UK supermarket giant Tesco is beginning to push its suppliers to cut prices as inflation starts to show signs of easing.

The UK’s largest supermarket, which has a dedicated team monitoring costs facing suppliers, is keen to start reducing prices on products for which it believes inflationary pressures have eased, according to The Sunday Times.

Tesco is trying to lead the supermarket industry on deflation. They are asking for price reductions — but suppliers want price increases,” said The Retail Mind director Ged Futter.

In February, food inflation hit a 45-year high of 18%, well above the inflation rate of 10.4%.

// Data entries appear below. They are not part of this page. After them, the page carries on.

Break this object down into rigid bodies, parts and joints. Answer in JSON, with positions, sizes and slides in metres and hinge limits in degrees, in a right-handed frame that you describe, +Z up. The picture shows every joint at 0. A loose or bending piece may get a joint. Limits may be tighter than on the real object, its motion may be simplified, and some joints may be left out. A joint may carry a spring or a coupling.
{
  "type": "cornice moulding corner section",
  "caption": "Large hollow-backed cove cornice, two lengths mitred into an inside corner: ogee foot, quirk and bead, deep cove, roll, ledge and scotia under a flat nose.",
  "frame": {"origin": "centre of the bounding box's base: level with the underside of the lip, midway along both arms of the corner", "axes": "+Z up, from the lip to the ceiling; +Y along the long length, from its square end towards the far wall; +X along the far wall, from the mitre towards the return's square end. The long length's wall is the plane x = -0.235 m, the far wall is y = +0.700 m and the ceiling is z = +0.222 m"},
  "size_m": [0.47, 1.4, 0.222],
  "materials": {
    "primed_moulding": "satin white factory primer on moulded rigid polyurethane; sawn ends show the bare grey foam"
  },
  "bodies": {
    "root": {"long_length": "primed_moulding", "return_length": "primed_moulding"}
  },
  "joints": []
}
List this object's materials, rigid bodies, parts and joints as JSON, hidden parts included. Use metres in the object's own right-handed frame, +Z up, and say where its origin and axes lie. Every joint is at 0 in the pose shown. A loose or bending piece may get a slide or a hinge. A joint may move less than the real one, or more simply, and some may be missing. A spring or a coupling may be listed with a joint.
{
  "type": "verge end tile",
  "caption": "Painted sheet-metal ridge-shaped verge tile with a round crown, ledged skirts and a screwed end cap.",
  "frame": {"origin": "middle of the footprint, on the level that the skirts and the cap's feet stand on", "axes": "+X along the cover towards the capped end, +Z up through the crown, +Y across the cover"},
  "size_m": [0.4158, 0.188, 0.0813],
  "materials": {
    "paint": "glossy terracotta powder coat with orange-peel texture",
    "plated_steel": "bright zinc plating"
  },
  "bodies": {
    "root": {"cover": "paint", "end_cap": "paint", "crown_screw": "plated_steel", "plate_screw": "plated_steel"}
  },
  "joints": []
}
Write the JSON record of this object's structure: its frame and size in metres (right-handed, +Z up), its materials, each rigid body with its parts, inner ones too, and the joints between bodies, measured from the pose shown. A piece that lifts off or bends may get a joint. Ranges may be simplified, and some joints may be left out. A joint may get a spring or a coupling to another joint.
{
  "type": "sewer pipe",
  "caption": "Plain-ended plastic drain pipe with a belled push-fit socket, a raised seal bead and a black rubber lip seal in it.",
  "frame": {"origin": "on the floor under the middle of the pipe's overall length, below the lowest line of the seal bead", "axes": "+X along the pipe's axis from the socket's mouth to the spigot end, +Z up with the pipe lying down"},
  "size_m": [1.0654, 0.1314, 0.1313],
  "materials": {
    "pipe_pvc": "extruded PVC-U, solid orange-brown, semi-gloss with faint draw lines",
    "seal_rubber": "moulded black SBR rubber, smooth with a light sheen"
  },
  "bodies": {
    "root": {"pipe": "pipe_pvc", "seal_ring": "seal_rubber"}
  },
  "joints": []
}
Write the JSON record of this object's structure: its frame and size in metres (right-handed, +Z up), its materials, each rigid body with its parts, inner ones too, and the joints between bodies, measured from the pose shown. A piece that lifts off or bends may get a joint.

Any changes in food input prices take months to work their way through to the shelf edge, but there are signs that the inflationary surge will finally abate in the coming months.

“The pressure on suppliers to decrease prices is going to come thick and fast,” said David Sables, head of supplier consultancy firm Sentinel Management Consultants.

“Supermarket buyers are flagging that they expect prices to be brought down, but it’s early days. Prices won’t drop in a straight line.”

In January, Tesco chair John Allan said it was “entirely possible” that food producers were taking advantage of those struggling as an excuse to increase prices.

The supermarket chain faced backlash last month for plans to introduce a supplier fee to help cover the rising costs of ecommerce.